Time Team’s Tony Robinson
Source: theguardian.com/uk
Again, there was part of Time Team’s success – it was such an honest concept, and Tim Taylor and his team chose the archaeologists perfectly. Tony Robinson, Mick Aston, Phil Harding, Stuart Ainsworth, John Gater, Carenza Lewis not to mention the dozens of local archaeologists and specialists that were involved. That team and the honest formula they all bought in to had the nation hooked, right from day one. I remember working on a site in York back in 2002, and Time Team had dug part of it first for the Time Team Live! Episodes, and the sheer amount of visitors to the site was astonishing. Applications to study archaeology at one of Britain’s universities also saw a dramatic boost from the late 1990s onwards. No-one can deny that Time Team had a big part to play in that.
We have all got opinions on what might or might not have gone wrong with Time Team – new team members, a dumbing down of the archaeology, too much emphasis on re-enacting or recreating, or perhaps, as Mick Aston put it, ‘too much faffing about’. The truth of the matter is that whatever happened, it was addressed and changes were made to try and save it. But the damage had been done – Mick had left, viewing numbers dropped and the powers that be no longer saw it as sustainable.
Community excavation at Elmton, Derbyshire during the Elmton Research Project
Source: ©M. Beresford
However, as an archaeologist who spends pretty much all of his time working in the community, with the community, I have yet to meet one person who has said to me that Time Team is no longer relevant. Yes, many have recognised faults creeping in and a change of direction, but the nation of armchair archaeologists that Time Team created are forgiving enough to give it another chance. Actually, to use the term ‘armchair archaeologists’ is rather out of date now, because although there were literally thousands and thousands of them avidly watching Tony and the gang every week, it soon began to dawn on us that archaeology was accessible, arse-scratchingly accessible to use Dempster’s phrase, just like the Time Team were showing us.
What happened was that the nation then put down the TV remote and took off their slippers, picked up a trowel, pulled on a pair of boots and went and got involved in some real archaeology. And although that was Time Team’s legacy, to almost single-handedly show us that archaeology really is for all, in many ways it was its downfall. Instead of tuning in to watch TV archaeology, we were all too busy freezing in a muddy field somewhere. The current wealth of Community Archaeology groups and projects owes a lot to Time Team, and that can only be a shining testimony to its success.

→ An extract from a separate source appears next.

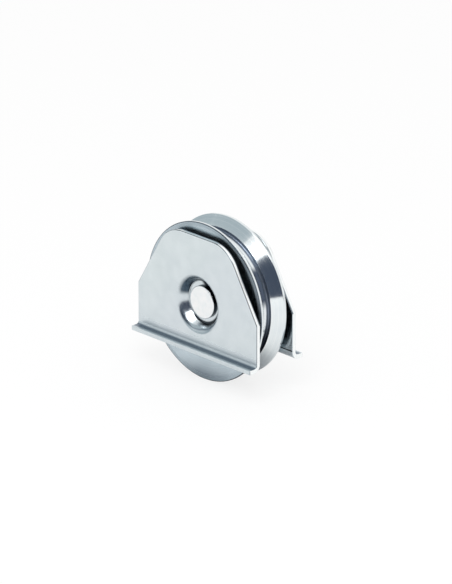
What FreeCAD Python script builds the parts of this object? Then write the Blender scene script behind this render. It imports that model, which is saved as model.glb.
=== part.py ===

The real danger that lies ahead, however, is assuming that archaeology is not a skilled subject. Behind every successful community project you will find a number of professional archaeologists that work with and support the public and help them learn the skills they need. What Time Team did was create a national platform that showcased those skills and the various techniques needed to work in archaeology (for example who knew what geophysics was before they saw Stuart trampling across a field for hours on end?). But, that platform has now been removed from public view. What the majority of the public perhaps do not see is that at the same time our national framework of Continuing Education (which, incidentally, Mick Aston was a huge pioneer for) has also largely disappeared, meaning those budding archaeologists who left their armchairs behind and gained some academic knowledge of the subject to support the practical aspects can no longer do this, well not as easily anyway.
Community archaeology group carrying out geophysics
Source: ©M. Beresford
We are also seeing a dramatic decline in university archaeology departments, largely due to the significant rise in tuition fees, which will have a knock-on effect down the line. This means that we are also limiting the next generation of archaeologists, as less and less people will be able to take archaeology at university level. Average tuition fees are around £9000 per year, meaning course fees alone come in at close to £30,000. The average annual wage for a field archaeologist is around £14,000. The maths just do not stack up. So, that will place more emphasis on our plethora of public archaeologists, the ones that Time Team helped to create, but if we don’t produce the skilled archaeologists to support them, where will that leave us in years to come?
It’s not all doom and gloom, far from it, and we must not let ourselves become negative, but the demise of Time Team after so long shows that nothing is certain in life, let alone in archaeology. All subjects and professions have to adapt and move with the times, yet the success of Time Team was largely because it took us on an adventure, no-one knew what was going to turn up, and that is still one of archaeology’s biggest pulls. I am not quite certain whether Phil was modelled on Indiana Jones (albeit with a bumbag rather than a leather satchel) but his passion and excitement really encapsulated everything that was great about Time Team – ‘will you look at that!’.
The best eulogy for Time Team, other than the endless success stories of community archaeology projects, again comes from Sarah Dempster’s article, when she described them as being ‘a national treasure that charmed and educated through the simple expedient of bejumpered boffins at toil in soil….history delivered by experts who loved what they did and wanted us to love it too’. And oh how we did!